10.2. A proposito delle ipotesi di ulteriore riforma delle norme del titolo V della Costituzione più che la valutazione delle soluzioni avanzate, meritano innanzitutto di essere sottolineati taluni aspetti che sembrano comunque irrinunciabili.
Le ipotesi di ulteriore ampliamento dei poteri regionali (peraltro già previste dall’art. 116, u.c. con il c.d. regionalismo differenziato o asimmetrico), così come la prospettata ridefinizione degli stessi ambiti di competenza statale e regionale, con l’eventuale eliminazione delle competenze concorrenti, non dovrebbero porre in discussione il carattere trasversale della competenza riservata allo Stato per la determinazione dei livelli essenziali delle prestazioni.
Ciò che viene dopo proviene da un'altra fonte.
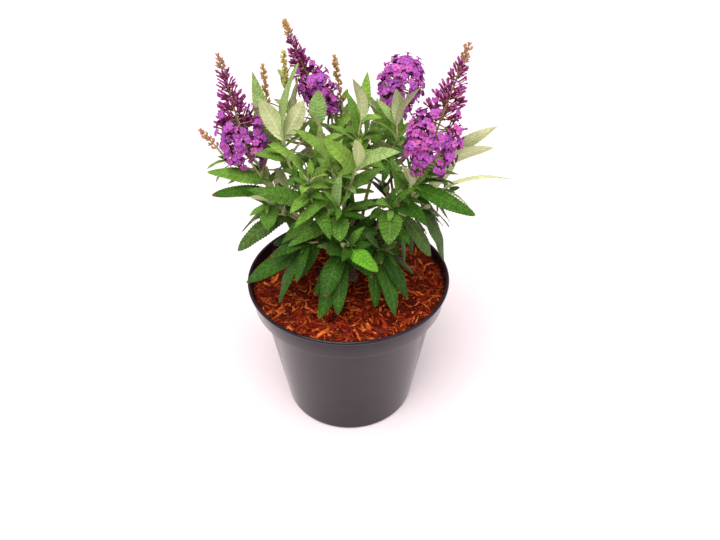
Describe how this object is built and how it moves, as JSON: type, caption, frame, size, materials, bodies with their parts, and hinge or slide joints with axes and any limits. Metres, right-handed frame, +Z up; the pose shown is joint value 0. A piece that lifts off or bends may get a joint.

La fissazione dei livelli essenziali da parte dello Stato poggia, infatti, su presupposti costituzionali (contenuti già nella prima parte della Costituzione) che informano il sistema di garanzia dei diritti e lo connotano in una chiave necessariamente unitaria e solidaristica, tale da far rilevare le scelte territoriali come elementi positivi di differenziazione e non di discriminazione nel godimento dei diritti.
Il che porta a dover escludere che l’eventuale modifica dell’assetto costituzionale delle competenze possa svuotare la competenza statale per la determinazione dei livelli essenziali e, con essa, vanificare le esigenze costituzionali che la sostengono.
Analogamente quale che sia l’ampiezza delle materie (e delle conseguenti risorse da attribuire alla competenza esclusiva delle Regioni resta irrinunciabile come competenza esclusiva dello Stato quella di attribuzione di risorse, a carico del fondo perequativo di cui al comma 3 dell’articolo 119, che unitamente ai tributi propri e alle compartecipazioni consentano “di finanziare integralmente le funzioni pubbliche attribuite” a regioni e Enti Locali.